Recurring revenue and partner profitability model
Finance API workflow architecture is especially attractive from a channel business perspective because it supports multiple revenue layers. Partners can charge for discovery and architecture, implementation and onboarding, connector configuration, workflow customization, managed monitoring, support, governance reviews, and ongoing optimization. The recurring component is where long-term profitability improves. Once finance workflows are live, customers rarely want to own day-to-day integration operations internally, especially when treasury timing, reimbursement accuracy, and ERP posting integrity are involved.
A practical ROI discussion should include reduced manual reconciliation, fewer payment errors, faster close processes, improved cash visibility, lower support effort, and reduced customer churn. For the partner, ROI comes from reusable deployment patterns, lower delivery costs per customer, premium managed service tiers, and stronger account expansion opportunities. A partner that initially integrates ERP with expense management can later extend into treasury, AP automation, payroll, procurement, banking, and analytics using the same enterprise connectivity platform.
Implementation tradeoffs and scalability planning
Partners should avoid overengineering early deployments, but they should also avoid one-off shortcuts that undermine scale. Real-time synchronization is valuable for approvals, payment status, and exception alerts, but some journal posting or reconciliation processes may remain scheduled for control and performance reasons. Multi-entity customers may require tenant-aware workflow design, entity-specific mapping rules, and regional compliance controls. Treasury integrations may also involve bank-specific protocols that need abstraction within the integration layer.
The best implementation approach is phased. Start with one or two high-value workflows, establish governance and observability, then expand into adjacent finance processes. This reduces implementation bottlenecks while creating a roadmap for service portfolio expansion.

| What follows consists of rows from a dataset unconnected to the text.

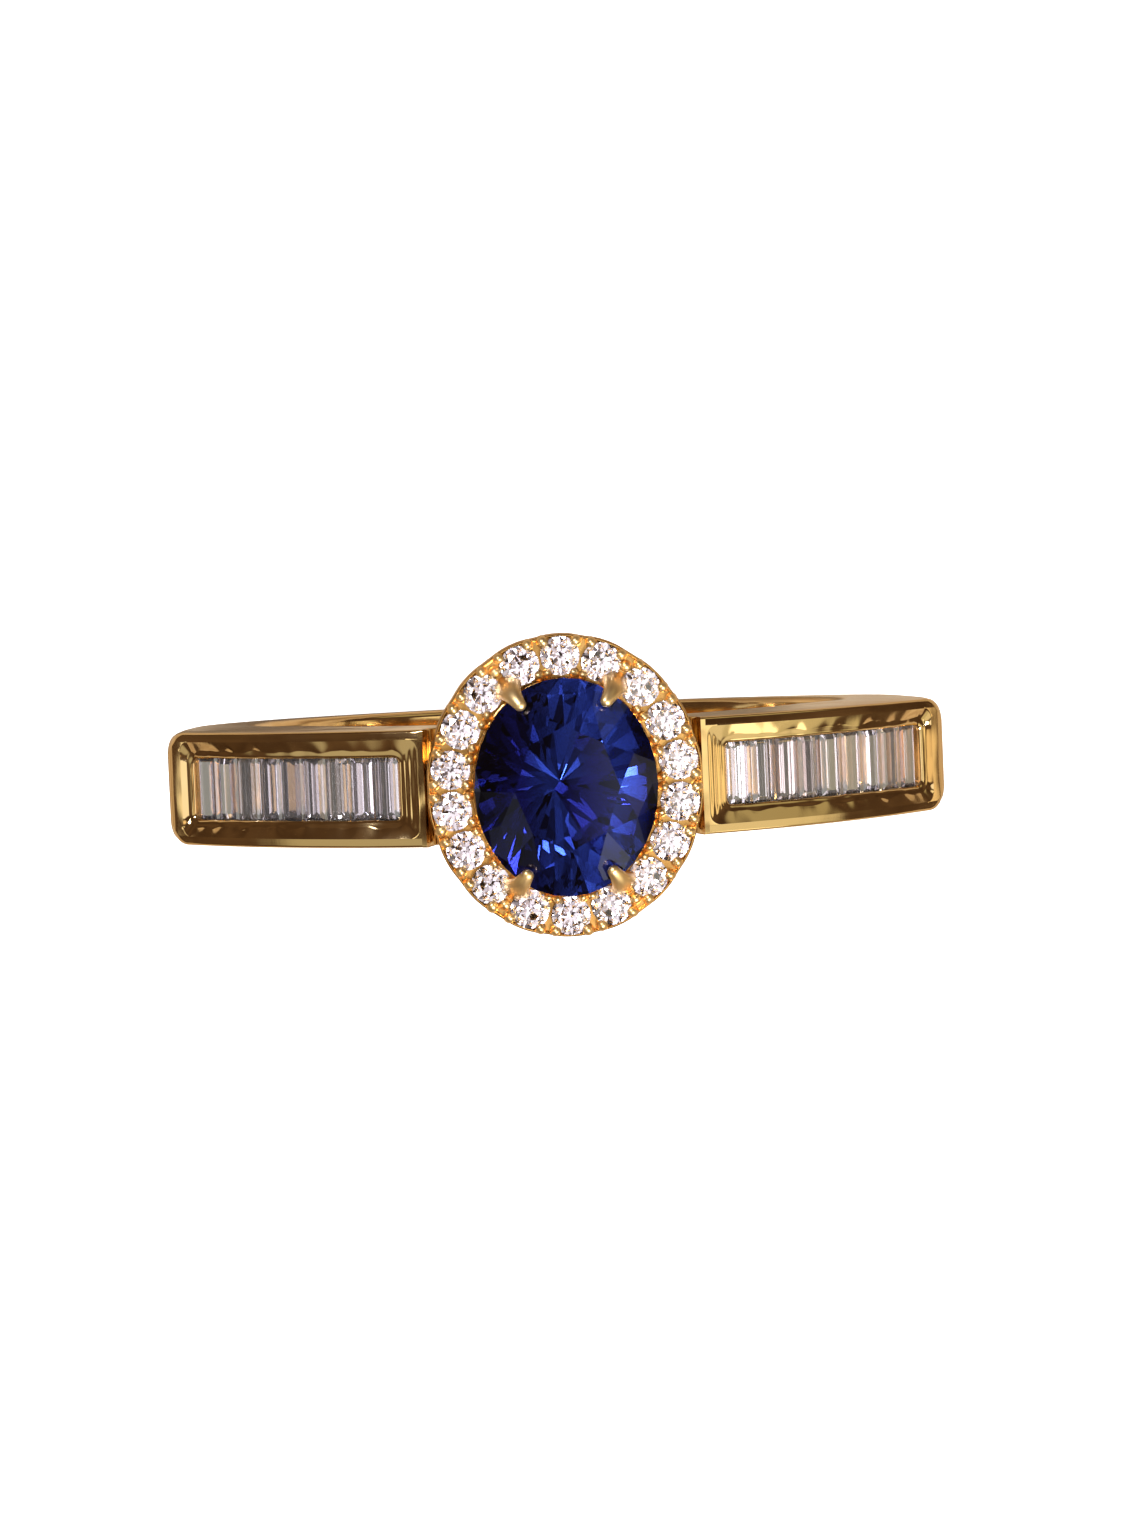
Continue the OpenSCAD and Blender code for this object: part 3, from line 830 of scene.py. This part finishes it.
def head_base_rail():
    """The oval wire that the head stands on, rounded outside and flat inside."""
    bulge = 0.12
    wall = 0.55
    middle = (BRIDGE_Z + BASE_TOP) / 2
    profile = []
    for a in spaced(-math.pi / 2, math.pi / 2, 8):
        out = bulge * math.cos(a)
        profile.append((BASE_RX - bulge + out, BASE_RY - bulge + out, middle + 0.2 * math.sin(a)))
    profile += [(BASE_RX - 0.5, BASE_RY - 0.5, BASE_TOP), (BASE_RX - wall, BASE_RY - wall, BASE_TOP - 0.05)]
    profile += [(BASE_RX - wall, BASE_RY - wall, BRIDGE_Z)]
    return weighted(new_piece("head_base_rail_body", *oval_tube(profile)))


def under_gallery():
    """The flared oval wall below the plate, with round piercings."""
    wall = 0.45
    top = (PLATE_RX - 0.2, PLATE_RY - 0.22, PLATE_BOTTOM)
    low = (BASE_RX, BASE_RY, BASE_TOP)
    profile = [low]
    for s in (0.25, 0.5, 0.75):
        flare = s - 0.08 * math.sin(math.pi * s)
        profile.append(tuple(low[k] + (top[k] - low[k]) * (flare if k < 2 else s) for k in range(3)))
    profile.append(top)
    profile += [(top[0] - wall, top[1] - wall, PLATE_BOTTOM), (low[0] - wall, low[1] - wall, BASE_TOP)]
    piece = new_piece("under_gallery_body", *oval_tube(profile))
    holes = 14
    hole_r = 0.27
    middle = (BASE_TOP + PLATE_BOTTOM) / 2
    drills = []
    for k in range(holes):
        a = (k + 0.5) * 2 * math.pi / holes
        rings = []
        for reach in (1.2, PLATE_RY + 0.5):
            ring = [(reach, hole_r * math.cos(b), middle + hole_r * math.sin(b))
                    for b in spaced(0, 2 * math.pi, 28)[:-1]]
            rings.append(placed(ring, (0, 0), a))
        drills.append(loft(rings))
    cut(piece, *joined(drills), "piercings")
    return weighted(piece)


# ---- Materials ----

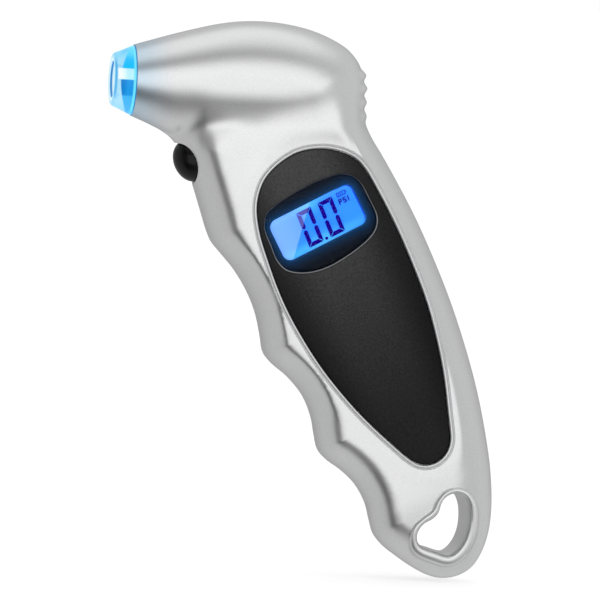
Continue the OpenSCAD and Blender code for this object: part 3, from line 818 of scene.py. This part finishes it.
def window_edge():
    """The window's edge as a thin light-grey tube that paints in the highlight the edge catches:
    thickest along its left, lower and right sides.
    """
    thin, swell, sides = 0.02, 0.13, 8
    thin_side = np.array([-0.46, 0.89])
    line = ccw(spline(WINDOW, 0.35))
    outward = -left_normals(line, True)
    line = line + outward * 0.02
    amount = smooth(-(outward @ thin_side), -0.42, 0.35)
    line_y = -(face_plane(line) - 0.2 + 0.02)
    verts, faces = [], []
    for p, out, part, y in zip(line, outward, amount, line_y):
        radius = thin + swell * part
        for i in range(sides):
            angle = 2 * math.pi * i / sides
            verts.append((p[0] + out[0] * radius * math.cos(angle),
                          y + 0.12 - radius * math.sin(angle) - 0.1 * part,
                          p[1] + out[1] * radius * math.cos(angle)))
    for i in range(len(line)):
        j = (i + 1) % len(line)
        for a in range(sides):
            b = (a + 1) % sides
            faces.append((i * sides + a, j * sides + a, j * sides + b, i * sides + b))
    return face_outwards(new_object("display_window_edge", verts, faces))


pane_edge = window_edge()
soften(pane_edge, 70)


def seven_segment_zero(left, bottom):
    """The leaning figure 0: six segments as polygons in the display's directions."""
    wide, tall, thick, gap, lean = 4.3, 9.9, 1.12, 0.12, 0.069
    middle = tall / 2
    low_tip, high_tip = middle - gap, middle + gap
    low_in, high_in = middle - thick / 2, middle + thick / 2
    segments = [
        # top, bottom
        [(gap, tall), (wide - gap, tall), (wide - thick - gap, tall - thick),
         (thick + gap, tall - thick)],
        [(gap, 0), (thick + gap, thick), (wide - thick - gap, thick), (wide - gap, 0)],
        # lower left, upper left
        [(0, gap), (0, low_in - 0.02), (thick * 0.5, low_tip), (thick, low_in),
         (thick, thick + gap)],
        [(0, tall - gap), (thick, tall - thick - gap), (thick, high_in), (thick * 0.5, high_tip),
         (0, high_in + 0.02)],
        # lower right, upper right
        [(wide, gap), (wide - thick, thick + gap), (wide - thick, low_in),
         (wide - thick * 0.5, low_tip), (wide, low_in - 0.02)],
        [(wide, tall - gap), (wide, high_in + 0.02), (wide - thick * 0.5, high_tip),
         (wide - thick, high_in), (wide - thick, tall - thick - gap)],
    ]
    return [[(left + x + lean * z, bottom + z) for x, z in segment] for segment in segments]


def strokes(lines, width):
    """Each line of a small sign as its own thin rectangle."""
    out = []
    for (x0, z0), (x1, z1) in lines:
        length = math.hypot(x1 - x0, z1 - z0)
        end_x, end_z = (x1 - x0) / length * width / 2, (z1 - z0) / length * width / 2
        side_x, side_z = -(z1 - z0) / length * width / 2, (x1 - x0) / length * width / 2
        out.append([(x0 - end_x + side_x, z0 - end_z + side_z),
                    (x0 - end_x - side_x, z0 - end_z - side_z),
                    (x1 + end_x - side_x, z1 + end_z - side_z),
                    (x1 + end_x + side_x, z1 + end_z + side_z)])
    return out


# Letters as lines from their lower left corner, with where each starts
LETTER_P = [((0, 0), (0, 1.25)), ((0, 1.25), (0.62, 1.25)), ((0.62, 1.25), (0.62, 0.62)),
            ((0.62, 0.62), (0, 0.62))]
LETTER_S = [((0.65, 1.25), (0, 1.25)), ((0, 1.25), (0, 0.64)), ((0, 0.64), (0.65, 0.6)),
            ((0.65, 0.6), (0.65, 0)), ((0.65, 0), (0, 0))]
LETTER_I = [((0, 0), (0, 1.25))]
UNIT_SIGN = ((LETTER_P, 7.55), (LETTER_S, 8.8), (LETTER_I, 10.2))
UNIT_BOTTOM, UNIT_LEAN = 1.45, 0.08
BATTERY_SIGN = [
    ((7.7, 3.85), (7.8, 4.85)), ((7.8, 4.85), (10.2, 4.85)), ((10.2, 4.85), (10.1, 3.85)),
    ((10.1, 3.85), (7.7, 3.85)), ((10.45, 4.15), (10.5, 4.55)), ((8.25, 4.15), (8.3, 4.55)),
    ((8.8, 4.15), (8.85, 4.55)), ((9.35, 4.15), (9.4, 4.55))]
BATTERY_DROP = 0.35
POINT_X, POINT_Z, POINT_R = 0.28, -5.05, 0.43      # the decimal point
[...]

For partners, phased delivery also improves cash flow and creates natural milestones for upsell into broader managed integration services.
- Standardize a finance integration blueprint for ERP, treasury, and expense use cases before customer-specific customization
- Define service tiers that separate implementation, monitoring, support, governance, and optimization into clear recurring offers
- Use white-label dashboards and branded service portals to reinforce partner ownership of the customer relationship
- Track business KPIs such as reimbursement cycle time, failed payment rate, posting latency, and exception resolution time
- Build a roadmap for adjacent interoperability services including AP automation, payroll, procurement, and banking connectivity
Executive recommendations for partner growth
Executives leading ERP practices, integration teams, and managed services organizations should treat finance interoperability as a strategic growth category, not a technical add-on. The market is moving toward connected business systems, and customers increasingly expect their ERP ecosystem to coordinate treasury, expense, payments, and reporting workflows without manual intervention. Partners that respond with a partner-first integration ecosystem can create durable differentiation.
The strongest recommendation is to operationalize finance integration as a productized managed service on a white-label integration platform. That model aligns with recurring revenue goals, improves customer lifecycle integration, supports enterprise scalability, and protects partner-owned branding and pricing. It also creates long-term business sustainability because the partner builds reusable assets, governance frameworks, and operational playbooks that compound in value over time.